• **PROBLEM DESCRIPTION**:
Give the count of lines holding the string "root" and nothing else.

(3D code data)

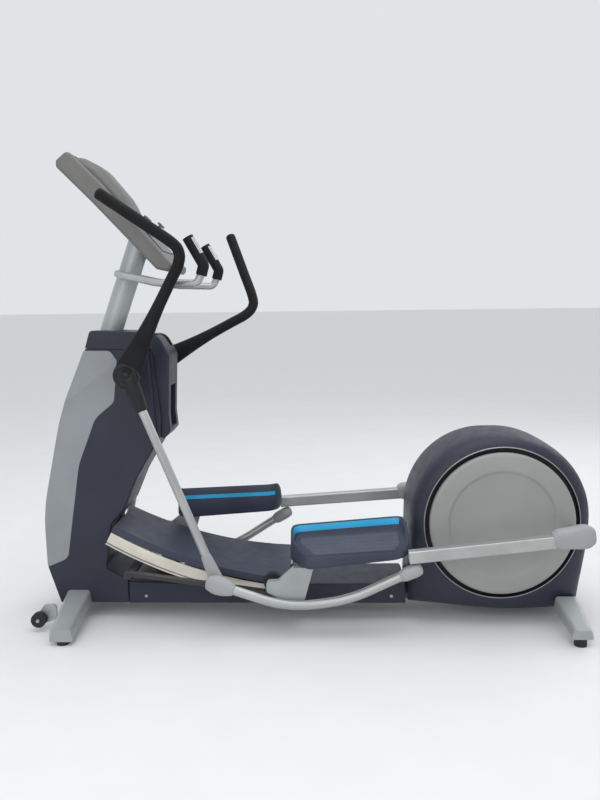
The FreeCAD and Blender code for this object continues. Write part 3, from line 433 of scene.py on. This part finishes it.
def drive_housing():
    """Each half has a broad rounded shoulder from its outline in to the round window."""
    outline = corner_outline(HOUSING, 24)
    corners = [math.atan2(z - CRANK_Z, x - CRANK_X) for x, z, radius in HOUSING if radius <= 0]
    angles = sorted([2 * math.pi * k / 160 - math.pi for k in range(160)] + corners)
    reaches = [reach_at(outline, angle) for angle in angles]
    shoulder = [(0.0, 0.0), (0.02, 78.0), (0.06, 108.0), (0.14, 128.0), (0.28, 146.0), (0.50, 159.0),
                (0.76, 168.0), (0.94, 171.0), (1.0, 169.0), (1.0, 140.0)]
    for tag, side in SIDES:
        rings = []
        for share, depth in shoulder:
            rings.append([
                mm(CRANK_X + math.cos(a) * (r + (WINDOW_RADIUS - r) * share), depth,
                   CRANK_Z + math.sin(a) * (r + (WINDOW_RADIUS - r) * share))
                for a, r in zip(angles, reaches)
            ])
        points = [p for ring in rings for p in placed(ring, side)]
        make_piece("housing_shell_" + tag, points, ring_faces(len(rings), len(angles), False), "root",
                   "shroud_plastic", replaced=("drive_housing_" + tag,), sharp=50.0)
        lip = [(285.2, 168.0), (285.2, 172.0), (287.6, 172.6), (289.0, 170.5)]
        rings = turned(lip, (CRANK_X, CRANK_Z))
        points = [p for ring in rings for p in placed(ring, side)]
        make_piece("window_trim_" + tag, points, ring_faces(len(rings), len(rings[0]), False), "root",
                   "panel_plastic", material=TRIM_LINE)
        # A black sheet behind the window paints the shadow inside the housing; it shows in the ring between the
        # disc's rim and the window's edge.
        back = [(30.0, 150.0), (284.5, 150.0), (284.5, 146.0), (30.0, 146.0)]
        rings = turned(back, (CRANK_X, CRANK_Z))
        points = [p for ring in rings for p in placed(ring, side)]
        faces = ring_faces(4, len(rings[0]), False)
        make_piece("window_shadow_sheet_" + tag, points, faces, "root", "frame_paint", material=SHADOW_GAP)


def crank_discs():
    """A dished cover with a soft raised ring; its rim leaves a ring of the window open, where a black sheet paints
    the shadow inside the housing.
    """
    profile = [(0.0, 182.0), (60.0, 182.0), (190.0, 182.0), (196.0, 182.8), (200.0, 188.6), (204.0, 189.8),
               (214.0, 189.6), (255.0, 187.0), (263.0, 185.6), (267.0, 182.0), (268.0, 177.0),
               (268.0, 165.0), (262.0, 165.0), (0.0, 170.0)]
    for tag, side in SIDES:
        rings = turned([(max(radius, 0.4), depth) for radius, depth in profile], (CRANK_X, CRANK_Z))
        loft("disc_cover_" + tag, rings, side, None, "crank", "disc_plastic",
             replaced=("crank_disc_" + tag,), sharp=60.0)


# ---------------------------------------------------------------- foot arms
def arm_end_caps():
    stations = [(-84, 30, 26), (-80, 33, 28), (-66, 35, 29), (-30, 38, 29.5), (8, 42, 29.5), (28, 40, 28),
                (42, 32, 23)]
    knots = [
        (PIN[0] + u * math.cos(ARM_SLOPE), ARM_DEPTH, PIN[1] + u * math.sin(ARM_SLOPE), tall, wide)
        for u, tall, wide in stations
    ]
    for tag, side in SIDES:
        loft("end_cap_" + tag, swept_rings(knots, 6, 40, power=3.6), side, "arm", tag + "_arm",
             "joint_plastic", replaced=("arm_end_cap_" + tag,))


TRAY_INNER, TRAY_OUTER = 141.0, 305.0
TRAY_TOE, TRAY_HEEL = -51.0, 383.0


def eased(value, low, high):
    t = min(max((value - low) / (high - low), 0.0), 1.0)
    return t * t * (3 - 2 * t)


def tray_floor(x, depth):
    """The tread rises to the heel and leans a little outwards."""
    return 328.0 + (x + 36.0) * 0.068 - (depth - 205.0) * 0.30


def tray_rim(x, depth):
    """The rim is tall on the inner side and round the toe, and low on the outer side."""
    share = (depth - TRAY_INNER) / (TRAY_OUTER - TRAY_INNER)
    tall = 386.0 + (x - TRAY_TOE) * 0.083
    low = tray_floor(x, depth) + 10.0
    drop = eased(share, 0.08, 0.42)
    toe = 1 - eased(x, TRAY_TOE, TRAY_TOE + 70)
    return tall + (low - tall) * drop + 10.0 * toe * drop


def tray_skirt(x):
    """Underside of the tray: deep at the toe, rising with the arm to the heel."""
    return 264.0 + max(x - 20.0, 0.0) * 0.115


def foot_trays():
    plan = corner_outline([
        (TRAY_TOE, TRAY_INNER, 34), (TRAY_HEEL, TRAY_INNER, 56), (TRAY_HEEL, TRAY_OUTER, 68),
        (TRAY_TOE + 62, TRAY_OUTER, 44), (TRAY_TOE, TRAY_OUTER - 96, 26),
    ], 10)
    dense = []
    for index, point in enumerate(plan):
        following = plan[(index + 1) % len(plan)]
        parts = max(1, round((following - point).length / 14))
        dense += [point.lerp(following, k / parts) for k in range(parts)]
    levels = [
        (20.0, lambda skirt, z, floor: skirt),
        (6.0, lambda skirt, z, floor: skirt + 3),
        (0.5, lambda skirt, z, floor: skirt + 12),
        (0.0, lambda skirt, z, floor: max(z - 46, skirt + 14)),
        (0.0, lambda skirt, z, floor: max(z - 30, skirt + 16)),
        (0.6, lambda skirt, z, floor: z - 5),
        (3.5, lambda skirt, z, floor: z),
        (8.0, lambda skirt, z, floor: z - 0.5),
        (11.0, lambda skirt, z, floor: z - 4),
        (13.5, lambda skirt, z, floor: max(z - 28, floor + 6)),
        (18.0, lambda skirt, z, floor: floor + 3),
        (24.0, lambda skirt, z, floor: floor),
    ]
    inside_band, outside_band = 8, 3
    count = len(dense)
    rings = []
    for inset, height in levels:
        shifted = inset_outline(dense, inset)
        rings.append([
            mm(p.x, p.y, height(tray_skirt(q.x), tray_rim(q.x, q.y), tray_floor(p.x, p.y)))
            for p, q in zip(shifted, dense)
        ])
    for tag, side in SIDES:
        points = [p for ring in rings for p in placed(ring, side, "arm")]
        tray = make_piece("foot_tray_" + tag, points, ring_faces(len(rings), count), tag + "_arm",
                          "pedal_plastic", replaced=("pedal_" + tag,), sharp=42.0)
        tray.data.materials.append(BLUE)
        blue_faces = set()
        for index, point in enumerate(dense):
            along_wall = point.y < TRAY_INNER + 8 and point.x < TRAY_HEEL - 20
            round_toe = point.x < TRAY_TOE + 12 and point.y < TRAY_INNER + 48
            for level in (inside_band, outside_band):
                if along_wall or round_toe:
                    blue_faces.add(level * count + index)
        for face in tray.data.polygons:
            if face.index in blue_faces:
                face.material_index = 1
        tread_ribs(tag, side)


def tread_ribs(tag, side):
    """Low rounded ribs along the tray's floor, shorter where the toe corner slants."""
    points, faces = [], []
    section = [(-3.4, 0.2), (-2.4, 2.2), (0.0, 2.9), (2.4, 2.2), (3.4, 0.2)]
    pitch, first, last = 8.2, TRAY_INNER + 32, TRAY_OUTER - 30
    ribs = int((last - first) / pitch) + 1
    for rib in range(ribs):
        depth = first + rib * pitch
        slant = min(max((depth - TRAY_OUTER + 110) / 96, 0.0), 1.0)
        heel_curve = eased(depth, TRAY_OUTER - 70, TRAY_OUTER - 24)
        start, stop = TRAY_TOE + 36 + 62 * slant, TRAY_HEEL - 36 - 22 * heel_curve
        base = len(points)
        for x in (start, start + 4, stop - 4, stop):
            lift = 1.0 if start < x < stop else 0.1
            points += [mm(x, depth + across, tray_floor(x, depth + across) + up * lift)
                       for across, up in section]
        for span in range(3):
            for k in range(4):
                low, high = base + span * 5 + k, base + (span + 1) * 5 + k
                faces.append((low, low + 1, high + 1, high))
    make_piece("tread_ribs_" + tag, placed(points, side, "arm"), faces, tag + "_arm", "pedal_plastic",
               material=TREAD)


# ---------------------------------------------------------------- handlebars and links
def handlebar_pieces():
    foam = [(-628, 226, 972, 47, 22), (-612, 226, 1004, 46, 23), (-560, 230, 1102, 31, 21.5),
            (-510, 234, 1198, 22, 20.5), (-460, 237, 1292, 20, 20), (-430, 238.6, 1350, 20, 20),
            (-424, 244, 1393, 20, 20), (-448, 255.4, 1428, 20, 20), (-540, 289, 1493, 20, 20),
            (-669, 335, 1583, 20, 20)]
    hub = [(0.4, 194), (40, 194), (47, 200), (48, 216), (48, 238), (45, 245), (38, 249), (34, 249),
           (31, 246.5), (14, 246.5), (11, 249), (0.4, 249.5)]
    socket = [(-624, 226, 948, 33, 24), (-606, 227, 904, 31, 24), (-590, 228, 865, 26, 22),
              (-580, 228.5, 842, 23, 21)]
    tube = [(-590, 228, 865, 16, 16), (-456, 237, 535, 16, 16), (-328, 245.6, 220, 16, 16)]
    boot = [(-360, 246, 298, 18.5, 17), (-353, 246.5, 281, 21, 17.5), (-338, 247, 244, 24, 17.5),
            (-326, 247, 214, 27, 17)]
    elbow = [(-345, 288, 214, 26, 20), (-325, 288, 208, 33, 23), (-302, 288, 200, 33, 23.5),
             (-278, 287, 192, 28, 23), (-262, 287, 187, 22, 21)]
    ball = [(352, 287, 238, 20, 20), (360, 287, 242, 23, 22), (378, 287, 250, 24, 23),
            (400, 287, 259, 24, 23.5), (414, 287, 264, 21, 20)]
    for tag, side in SIDES:
        handle, link = tag + "_handle", tag + "_link"
        loft("foam_grip_" + tag, swept_rings(foam, 10, 32), side, "handle", handle, "grip_foam",
             replaced=("handlebar_" + tag,))
        loft("hub_drum_" + tag, turned(hub, (-630, 964), 64), side, "handle", handle, "grip_foam",
             material=HUB_BLACK)
        loft("tube_socket_" + tag, swept_rings(socket, 8, 32), side, "handle", handle, "grip_foam",
             material=HUB_BLACK)
        loft("swing_tube_" + tag, swept_rings(tube, 4, 32), side, "handle", handle, "satin_tube",
             replaced=("lower_tube_" + tag,))
        loft("tube_boot_" + tag, swept_rings(boot, 8, 32), side, "handle", handle, "joint_plastic")
        loft("elbow_cover_" + tag, swept_rings(elbow, 8, 36, power=2.6), side, "link", link,
             "joint_plastic", replaced=("link_covers_" + tag,))
        loft("ball_cover_" + tag, swept_rings(ball, 8, 36, power=2.3), side, "link", link,
             "joint_plastic")


# ---------------------------------------------------------------- column panels
PANEL = [(-1006, 204, 10), (-1008, 430, 700), (-923, 812, 900), (-822, 1047, 4), (-722, 1046, 26),
         (-697, 1008, 14), (-716, 850, 40), (-790, 790, 90), (-862, 610, 260), (-908, 330, 300),
         (-922, 240, 40)]
CREASE = (Vector((-700, 992)), Vector((-918, 842)))
CREASE_DEPTH, CREASE_WIDTH = 4.3, 13.0


def crease_depth(x, z):
    """How far the panel falls back above its diagonal crease."""
    along = (CREASE[1] - CREASE[0]).normalized()
    above = (Vector((x, z)) - CREASE[0]).dot(Vector((along.y, -along.x)) * -1)
    return CREASE_DEPTH * min(max(above / CREASE_WIDTH, 0.0), 1.0)


def column_side_panels():
    outline = corner_outline(PANEL, 14)
    along = (CREASE[1] - CREASE[0]).normalized()
    across = Vector((along.y, -along.x)) * -1
    for tag, side in SIDES:
        rings = rounded_slab(outline, 103.0, 109.2, 3.0)
        points = [p for ring in rings for p in ring]
        mesh = bpy.data.meshes.new("cutting")
        mesh.from_pydata([tuple(p) for p in points], [], ring_faces(len(rings), len(outline)))
        build = bmesh.new()
        build.from_mesh(mesh)
        for offset in (0.0, CREASE_WIDTH):
            at = CREASE[0] + across * offset
            bmesh.ops.bisect_plane(build, geom=build.verts[:] + build.edges[:] + build.faces[:],
                                   plane_co=mm(at.x, 0, at.y), plane_no=(across.x, 0, across.y))
        build.verts.index_update()
        kept = []
        for vertex in build.verts:
            x, z = (vertex.co.x - DATUM_X) * 1000, vertex.co.z * 1000
            back = crease_depth(x, z) / 1000 if vertex.co.y > 0.1035 else 0.0
            kept.append(Vector((vertex.co.x, vertex.co.y - back, vertex.co.z)))
        faces = [tuple(v.index for v in face.verts) for face in build.faces]
        build.free()
        bpy.data.meshes.remove(mesh)
        panel = make_piece("side_panel_" + tag, placed(kept, side), faces, "root", "panel_plastic",
                           sharp=20.0)
        if side < 0:
            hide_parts("column_panels")


# ---------------------------------------------------------------- console
CONSOLE_AT, CONSOLE_TILT = (-869.0, 1731.0), math.radians(44.5)
HOOD = [(18, 40, 3), (30, 66, 24), (104, 88, 150), (250, 72, 160), (334, 30, 6)]
HOOD_HALF, HOOD_SEAT, HOOD_SINK, HOOD_MIDDLE = 114.0, 36.0, 4.0, 176.0


def on_console(along, across, up):
    """A point given along the console's slope, across it and up from it."""
    c, s = math.cos(CONSOLE_TILT), math.sin(CONSOLE_TILT)
    return mm(CONSOLE_AT[0] + along * c + up * s, across, CONSOLE_AT[1] - along * s + up * c)


def console_hood():
    """The display stands under a hood that is crowned from side to side."""
    outline = corner_outline(HOOD, 10)
    steps = 24
    rings = []
    for step in range(steps + 1):
        share = -math.cos(math.pi * step / steps)
        crown = (1 - abs(share) ** 2.6) ** 0.5
        shrink = 0.955 + 0.045 * crown
        rings.append([
            on_console(HOOD_MIDDLE + (p.x - HOOD_MIDDLE) * shrink, share * HOOD_HALF,
                       HOOD_SEAT + max(p.y - HOOD_SEAT, -HOOD_SINK) * (0.22 + 0.78 * crown))
            for p in outline
        ])
    loft("display_hood", rings, 1, None, "root", "display", replaced=("console_display",), sharp=55.0)


def tray_fairing():
    """Slate moulding that closes the column's rear edge against the accessory tray."""
    outline = corner_outline([(-650, 1043, 6), (-568, 1043, 14), (-543, 800, 60), (-546, 708, 14),
                              (-640, 708, 6)], 8)
    rings = rounded_slab(outline, -94.0, 94.0, 9.0)
    loft("tray_fairing", rings, 1, None, "root", "shroud_plastic", sharp=50.0)


studio()
paint_frame()
console_hood()
tray_fairing()
drive_housing()
crank_discs()
arm_end_caps()
foot_trays()
handlebar_pieces()
column_side_panels()
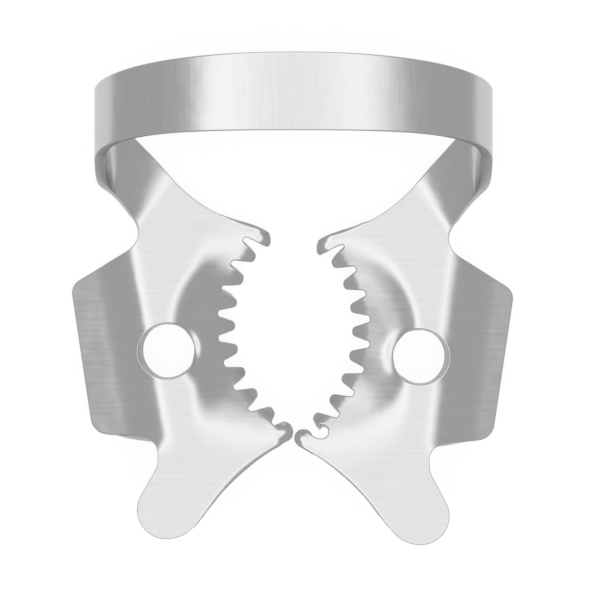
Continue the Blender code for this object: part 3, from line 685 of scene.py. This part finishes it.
# Floor, room and lamp, in metres. The lamp is one round soft disc behind the camera, crisp at
# its left side, fading out elsewhere, and a little dimmer towards its middle.
studio = {
    "floorSize": 20.0, "floorColour": (0.93, 0.93, 0.93, 1.0), "floorRoughness": 0.9,
    "floorGlow": 0.85, "floorStrength": 1.06,
    "floorDrop": 0.00006,                            # keeps the floor clear of the lowest points
    "roomGrey": 0.577,
    "lampDistance": 0.60, "lampRadius": 0.373, "lampGlow": 1.76, "lampSides": 64,
    "lampEdge": 0.05, "lampFade": 0.27, "lampCore": 0.24, "lampCoreDim": 0.24,
}

# The camera looks straight at the plate, from above the place (acrossX, alongY) on it, which is
# in millimetres. Its distance is in metres.
camera = {
    "acrossX": 0.415, "alongY": 3.50, "mmPerPixel": 0.065, "pixels": 600,
    "distance": 0.400, "sensor": 36.0, "nearest": 0.01,
}


def makeFloor():
    spot = (0, 0, -studio["floorDrop"])
    bpy.ops.mesh.primitive_plane_add(size=studio["floorSize"], location=spot)
    floor = bpy.context.object
    floor.name = "floor"
    material = bpy.data.materials.new("paleFloor")
    material.use_nodes = True
    nodes = Nodes(material.node_tree)
    shader = material.node_tree.nodes["Principled BSDF"]
    shader.inputs["Base Color"].default_value = studio["floorColour"]
    shader.inputs["Roughness"].default_value = studio["floorRoughness"]
    output = material.node_tree.nodes["Material Output"]
    seen = nodes.add("ShaderNodeLightPath", {}, {}, "Is Camera Ray")
    seen = seen + nodes.add("ShaderNodeLightPath", {}, {}, "Is Glossy Ray")
    seen = seen + nodes.add("ShaderNodeLightPath", {}, {}, "Is Transmission Ray")
    lit = Value(nodes, shader.outputs[0])
    white = nodes.glow(studio["floorStrength"])
    nodes.feed(output.inputs["Surface"], nodes.mixShaders(seen * studio["floorGlow"], lit, white))
    floor.data.materials.append(material)


def makeRoom():
    world = bpy.data.worlds.new("room")
    bpy.context.scene.world = world
    world.use_nodes = True
    background = world.node_tree.nodes["Background"]
    background.inputs["Color"].default_value = (1, 1, 1, 1)
    background.inputs["Strength"].default_value = studio["roomGrey"]


def aimAtPlate(thing, distance):
    # looks straight at the plate, on the camera's line
    spot = Vector((camera["acrossX"] * mm, camera["alongY"] * mm, distance))
    thing.matrix_world = plateToWorld @ Matrix.Translation(spot)


def makeLamp():
    bpy.ops.mesh.primitive_circle_add(
        vertices=studio["lampSides"], radius=studio["lampRadius"] + studio["lampFade"],
        fill_type="NGON")
    lamp = bpy.context.object
    lamp.name = "softLamp"
    aimAtPlate(lamp, studio["lampDistance"])
    material = bpy.data.materials.new("lampCloth")
    material.use_nodes = True
    nodes = Nodes(material.node_tree)
    material.node_tree.nodes.remove(material.node_tree.nodes["Principled BSDF"])
    spot = nodes.add("ShaderNodeTexCoord", {}, {}, "Object")
    across = nodes.add("ShaderNodeSeparateXYZ", {}, {"Vector": spot}, "X")
    reach = nodes.add("ShaderNodeVectorMath", {"operation": "LENGTH"}, {"Vector": spot}, "Value")
    leftward = (0.0 - across / (reach + mm)).atLeast(0.0)
    softness = studio["lampFade"] - leftward * leftward * (studio["lampFade"] - studio["lampEdge"])
    level = (0.5 - (reach - studio["lampRadius"]) / softness).clamped()
    core = (1.0 - reach * reach / studio["lampCore"] ** 2).clamped()
    shine = nodes.glow((1.0 - core * studio["lampCoreDim"]) * studio["lampGlow"])
    clear = nodes.add("ShaderNodeBsdfTransparent")
    output = material.node_tree.nodes["Material Output"]
    nodes.feed(output.inputs["Surface"], nodes.mixShaders(level, clear, shine))
    lamp.data.materials.append(material)
    lamp.visible_camera = False
    lamp.visible_shadow = False


def makeCamera():
    eyeData = bpy.data.cameras.new("camera")
    eyeData.sensor_width = camera["sensor"]
    viewWidth = camera["mmPerPixel"] * mm * camera["pixels"]
    eyeData.lens = camera["sensor"] * camera["distance"] / viewWidth
    eyeData.clip_start = camera["nearest"]
    eye = bpy.data.objects.new("camera", eyeData)
    bpy.context.scene.collection.objects.link(eye)
    aimAtPlate(eye, camera["distance"])
    bpy.context.scene.camera = eye


clampSheet = makeClamp()
clampSheet.data.materials.clear()
clampSheet.data.materials.append(makeSteel())
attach(clampSheet, "root")
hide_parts("clamp")
print("clamp: the formed sheet,", len(clampSheet.data.polygons), "faces")

makeFloor()
makeRoom()
makeLamp()
makeCamera()
bpy.context.scene.view_settings.view_transform = "Standard"
print("studio: floor, room, lamp and camera")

• **REPLY TO THE TASK**:
7